(Object data in JSON)

◇ ◇ ◇

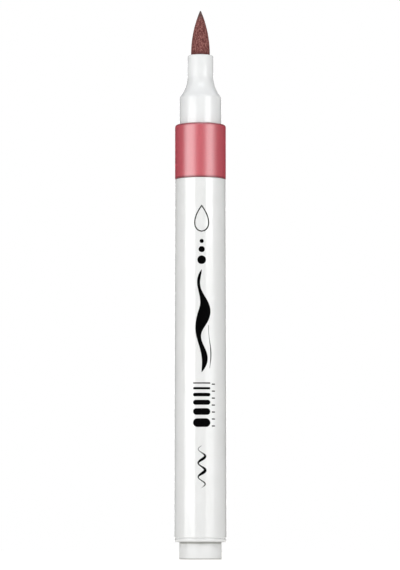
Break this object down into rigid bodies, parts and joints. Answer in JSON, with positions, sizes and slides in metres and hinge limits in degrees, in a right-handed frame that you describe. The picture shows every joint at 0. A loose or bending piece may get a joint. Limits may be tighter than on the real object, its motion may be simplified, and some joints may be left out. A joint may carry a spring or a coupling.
{
  "type": "brush marker",
  "caption": "Uncapped fibre-reservoir brush marker: slim white barrel, metallic colour band, stepped nose with a pointed brush nib, and a push-fit tail plug with a stub for the posted cap.",
  "frame": {"origin": "centre of the tail plug's flat end, on which the uncapped marker stands", "axes": "+Z along the pen's axis from the tail to the nib; the printed side faces -Y"},
  "size_m": [0.0126, 0.0126, 0.1354],
  "materials": {
    "white_plastic": "glossy white polypropylene",
    "natural_plastic": "slightly cool white polypropylene",
    "metallic_lacquer": "satin metallic rose-red lacquer",
    "nib_fibre": "bonded fibre, stained rose-brown",
    "reservoir_fibre": "bonded fibre soaked with ink",
    "clear_film": "thin plastic film"
  },
  "bodies": {
    "pen_body": {"barrel": "white_plastic", "colour_band": "metallic_lacquer", "front_section": "natural_plastic", "nib_holder": "natural_plastic", "ink_reservoir": "reservoir_fibre", "reservoir_film": "clear_film"},
    "nib": {"brush_nib": "nib_fibre"},
    "end_plug": {"tail_plug": "white_plastic"}
  },
  "joints": [
    {"name": "nib_pull", "type": "slide", "parent": "pen_body", "child": "nib", "axis": [0, 0, 1], "range_m": [0, 0.025]},
    {"name": "tail_plug_pull", "type": "slide", "parent": "pen_body", "child": "end_plug", "axis": [0, 0, -1], "range_m": [0, 0.008]}
  ]
}
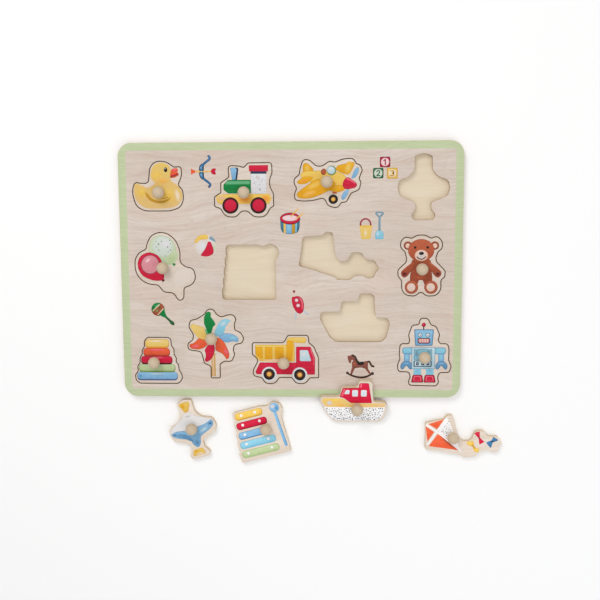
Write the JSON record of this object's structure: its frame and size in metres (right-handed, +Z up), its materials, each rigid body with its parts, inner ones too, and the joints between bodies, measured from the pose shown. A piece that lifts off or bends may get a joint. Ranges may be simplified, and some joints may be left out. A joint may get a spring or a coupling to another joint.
{
  "type": "peg puzzle",
  "caption": "Lift-out picture puzzle: a flat wooden board with toy-shaped recesses, and flat wooden toys that fit them, each lifted by a round turned knob.",
  "frame": {"origin": "middle of the board's underside, on the surface that it lies on", "axes": "+Z up out of the board's printed face, +X to the right of the pictures, +Y to their top"},
  "size_m": [0.4511, 0.3828, 0.0271],
  "materials": {
    "back_ply": "matte",
    "face_ply": "satin",
    "toy_ply": "satin",
    "knob_wood": "satin"
  },
  "bodies": {
    "board": {"back_panel": "back_ply", "face_panel": "face_ply"},
    "duck": {"duck_plate": "toy_ply", "duck_knob": "knob_wood"},
    "train": {"train_plate": "toy_ply", "train_knob": "knob_wood"},
    "plane": {"plane_plate": "toy_ply", "plane_knob": "knob_wood"},
    "spinning_top": {"spinning_top_plate": "toy_ply", "spinning_top_knob": "knob_wood"},
    "balloons": {"balloons_plate": "toy_ply", "balloons_knob": "knob_wood"},
    "xylophone": {"xylophone_plate": "toy_ply", "xylophone_knob": "knob_wood"},
    "kite": {"kite_plate": "toy_ply", "kite_knob": "knob_wood"},
    "bear": {"bear_plate": "toy_ply", "bear_knob": "knob_wood"},
    "boat": {"boat_plate": "toy_ply", "boat_knob": "knob_wood"},
    "rings": {"rings_plate": "toy_ply", "rings_knob": "knob_wood"},
    "pinwheel": {"pinwheel_plate": "toy_ply", "pinwheel_knob": "knob_wood"},
    "truck": {"truck_plate": "toy_ply", "truck_knob": "knob_wood"},
    "robot": {"robot_plate": "toy_ply", "robot_knob": "knob_wood"}
  },
  "joints": [
    {"name": "duck_lift", "type": "slide", "parent": "board", "child": "duck", "axis": [0, 0, 1], "range_m": [0, 0.06]},
    {"name": "train_lift", "type": "slide", "parent": "board", "child": "train", "axis": [0, 0, 1], "range_m": [0, 0.06]},
    {"name": "plane_lift", "type": "slide", "parent": "board", "child": "plane", "axis": [0, 0, 1], "range_m": [0, 0.06]},
    {"name": "spinning_top_lift", "type": "slide", "parent": "board", "child": "spinning_top", "axis": [0, 0, 1], "range_m": [0, 0.06]},
    {"name": "balloons_lift", "type": "slide", "parent": "board", "child": "balloons", "axis": [0, 0, 1], "range_m": [0, 0.06]},
    {"name": "xylophone_lift", "type": "slide", "parent": "board", "child": "xylophone", "axis": [0, 0, 1], "range_m": [0, 0.06]},
    {"name": "kite_lift", "type": "slide", "parent": "board", "child": "kite", "axis": [0, 0, 1], "range_m": [0, 0.06]},
    {"name": "bear_lift", "type": "slide", "parent": "board", "child": "bear", "axis": [0, 0, 1], "range_m": [0, 0.06]},
    {"name": "boat_lift", "type": "slide", "parent": "board", "child": "boat", "axis": [0, 0, 1], "range_m": [0, 0.06]},
    {"name": "rings_lift", "type": "slide", "parent": "board", "child": "rings", "axis": [0, 0, 1], "range_m": [0, 0.06]},
    {"name": "pinwheel_lift", "type": "slide", "parent": "board", "child": "pinwheel", "axis": [0, 0, 1], "range_m": [0, 0.06]},
    {"name": "truck_lift", "type": "slide", "parent": "board", "child": "truck", "axis": [0, 0, 1], "range_m": [0, 0.06]},
    {"name": "robot_lift", "type": "slide", "parent": "board", "child": "robot", "axis": [0, 0, 1], "range_m": [0, 0.06]}
  ]
}
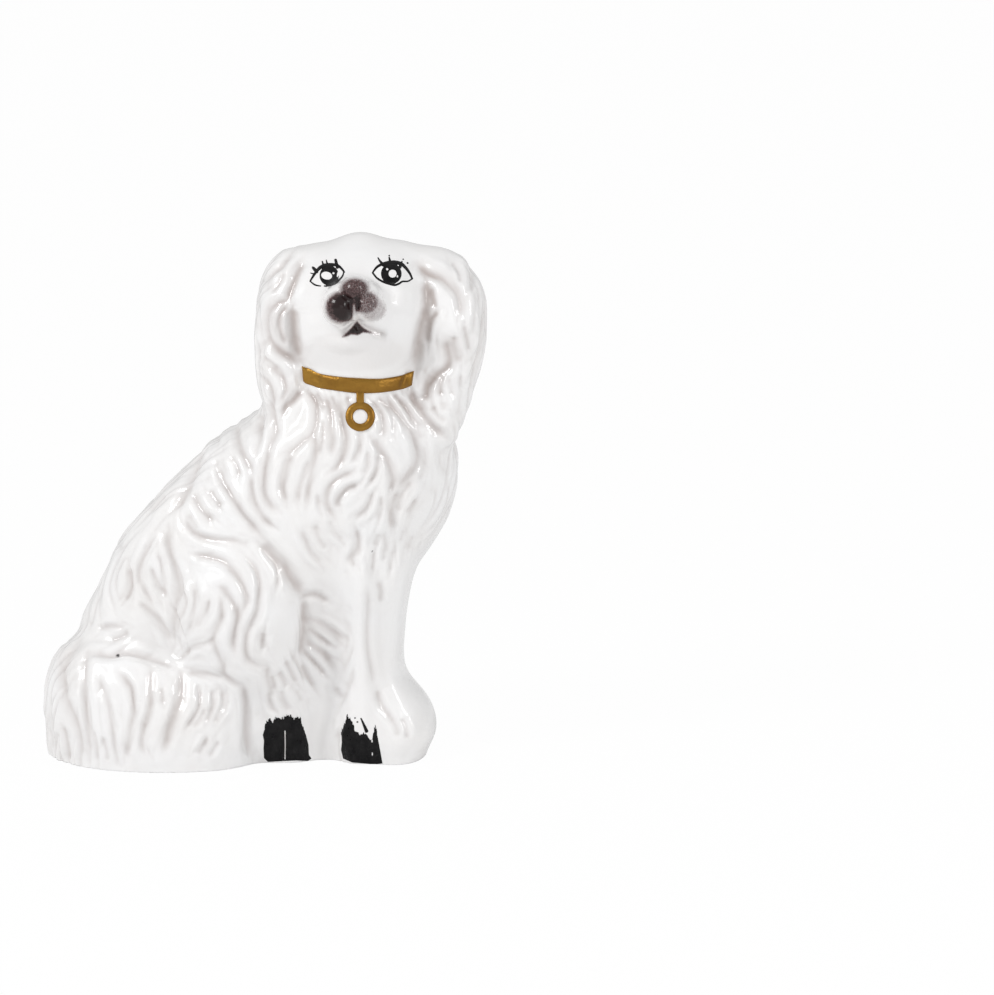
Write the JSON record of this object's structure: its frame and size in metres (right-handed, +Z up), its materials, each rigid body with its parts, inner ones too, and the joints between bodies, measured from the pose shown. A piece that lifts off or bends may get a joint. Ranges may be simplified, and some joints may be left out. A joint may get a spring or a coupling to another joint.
{
  "type": "seated spaniel figure",
  "caption": "Hollow white-glazed earthenware spaniel, seated side-on with its face to the viewer, with gilt collar and locket, painted eyes and toes, and a flat foot.",
  "frame": {"origin": "on the table plane, under the middle of the figure's outer box", "axes": "+Z up; +X the way the seated body and forepaws point, to the viewer's right; -Y the way the face looks, towards the viewer; right and left in node names are the dog's own"},
  "size_m": [0.2568, 0.1208, 0.305],
  "materials": {
    "white_glaze": "glossy lead glaze over white slip, warmer where it pools",
    "bare_clay": "unglazed biscuit earthenware",
    "gilding": "worn bronze-gold gilding, satin",
    "black_enamel": "brushed black overglaze enamel, semi-gloss",
    "brown_enamel": "sponged brown-grey enamel under clear glaze"
  },
  "bodies": {
    "root": {"front_shell": "white_glaze", "back_shell": "white_glaze", "base_slab": "bare_clay", "right_ear": "white_glaze", "left_ear": "white_glaze", "tail": "white_glaze", "right_hind_paw": "white_glaze", "right_foreleg": "white_glaze", "left_foreleg": "white_glaze", "collar": "gilding", "locket": "gilding", "right_eye": "black_enamel", "left_eye": "black_enamel", "muzzle_tint": "brown_enamel", "hind_toe_enamel": "black_enamel", "fore_toe_enamel": "black_enamel"}
  },
  "joints": []
}
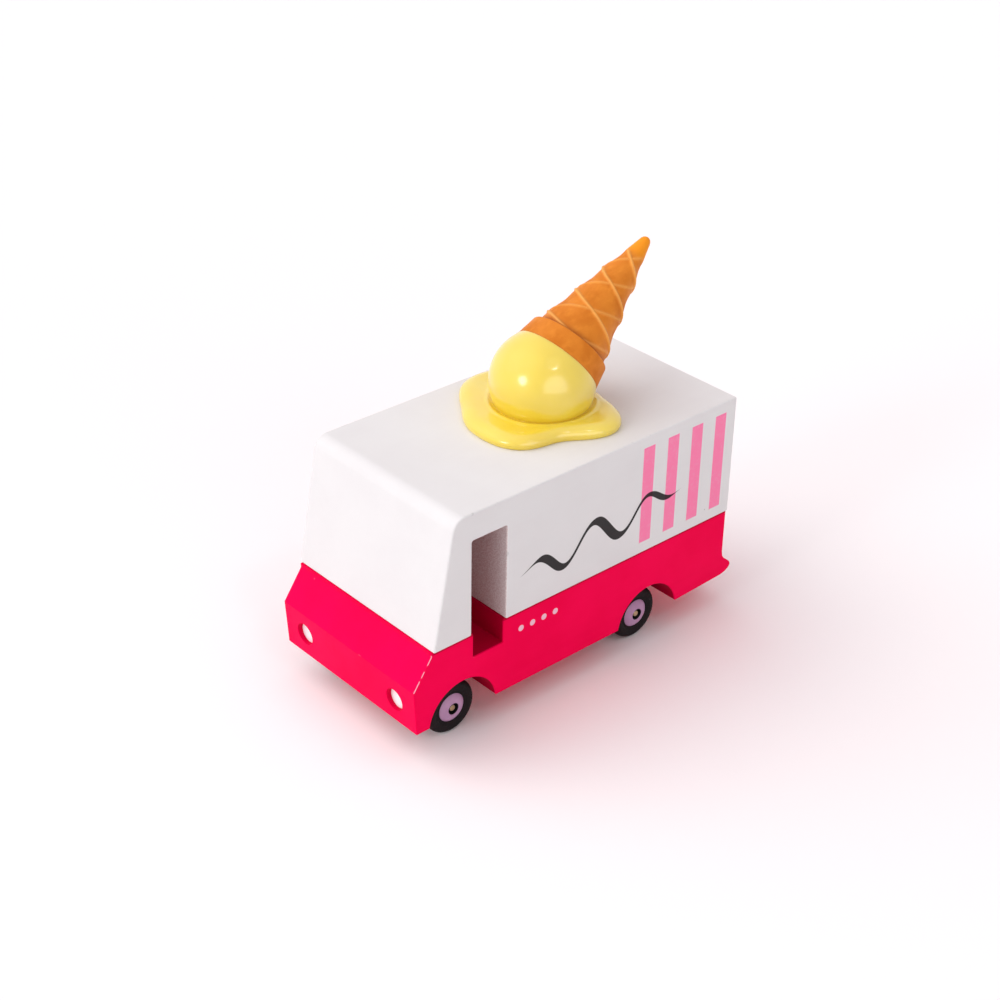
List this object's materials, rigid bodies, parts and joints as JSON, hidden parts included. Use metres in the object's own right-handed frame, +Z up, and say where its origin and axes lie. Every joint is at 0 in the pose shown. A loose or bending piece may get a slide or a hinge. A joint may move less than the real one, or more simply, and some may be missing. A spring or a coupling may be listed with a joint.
{
  "type": "toy ice cream truck",
  "caption": "Palm-size painted wooden ice cream truck with a white over red block body, sawn doorway, melted scoop with a waffle cone on the roof, and two turning axles.",
  "frame": {"origin": "on the floor under the middle of the bounding box", "axes": "+Z up, -Y towards the nose, +X towards the truck's left side"},
  "size_m": [0.0384, 0.08, 0.0734],
  "materials": {
    "red_block": "satin paint",
    "white_block": "matte paint",
    "axle_block": "satin paint",
    "headlight": "white paint",
    "melted_pool": "gloss",
    "ice_cream_ball": "gloss",
    "waffle_cone": "matte",
    "axle_pin": "bright",
    "tyre": "matte",
    "hub": "satin",
    "bush": "matte"
  },
  "bodies": {
    "truck_body": {"body_lower": "red_block", "body_upper": "white_block", "front_axle_block": "axle_block", "rear_axle_block": "axle_block", "headlight_left": "headlight", "headlight_right": "headlight", "melted_pool": "melted_pool", "ice_cream_ball": "ice_cream_ball", "waffle_cone": "waffle_cone"},
    "front_wheelset": {"front_axle": "axle_pin", "front_left_tyre": "tyre", "front_left_hub": "hub", "front_left_bush": "bush", "front_right_tyre": "tyre", "front_right_hub": "hub", "front_right_bush": "bush"},
    "rear_wheelset": {"rear_axle": "axle_pin", "rear_left_tyre": "tyre", "rear_left_hub": "hub", "rear_left_bush": "bush", "rear_right_tyre": "tyre", "rear_right_hub": "hub", "rear_right_bush": "bush"}
  },
  "joints": [
    {"name": "front_axle_spin", "type": "hinge", "parent": "truck_body", "child": "front_wheelset", "pos_m": [0, -0.0288, 0.0053], "axis": [1, 0, 0], "continuous": true},
    {"name": "rear_axle_spin", "type": "hinge", "parent": "truck_body", "child": "rear_wheelset", "pos_m": [0, 0.0171, 0.0053], "axis": [1, 0, 0], "continuous": true}
  ]
}
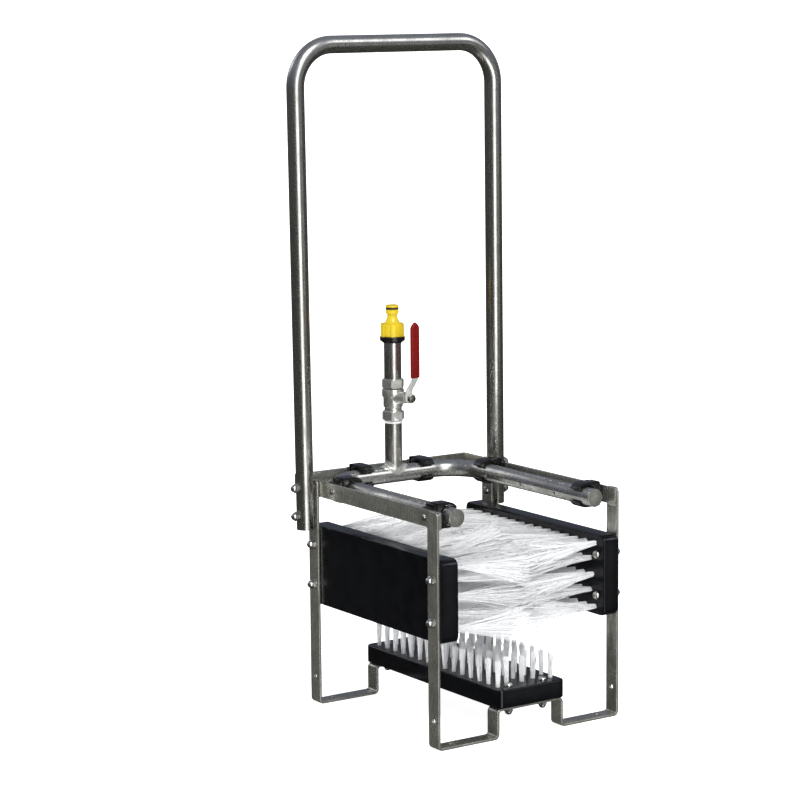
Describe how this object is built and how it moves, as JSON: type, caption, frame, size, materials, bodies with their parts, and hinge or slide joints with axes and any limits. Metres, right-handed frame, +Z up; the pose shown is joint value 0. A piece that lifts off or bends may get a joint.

◇ ◇ ◇

Work instructions:
Report each line of the material above where the word "their" appears.

Result:
  "frame": {"origin": "middle of the board's underside, on the surface that it lies on", "axes": "+Z up out of the board's printed face, +X to the right of the pictures, +Y to their top"},
Describe how this object is built and how it moves, as JSON: type, caption, frame, size, materials, bodies with their parts, and hinge or slide joints with axes and any limits. Metres, right-handed frame, +Z up; the pose shown is joint value 0. A piece that lifts off or bends may get a joint.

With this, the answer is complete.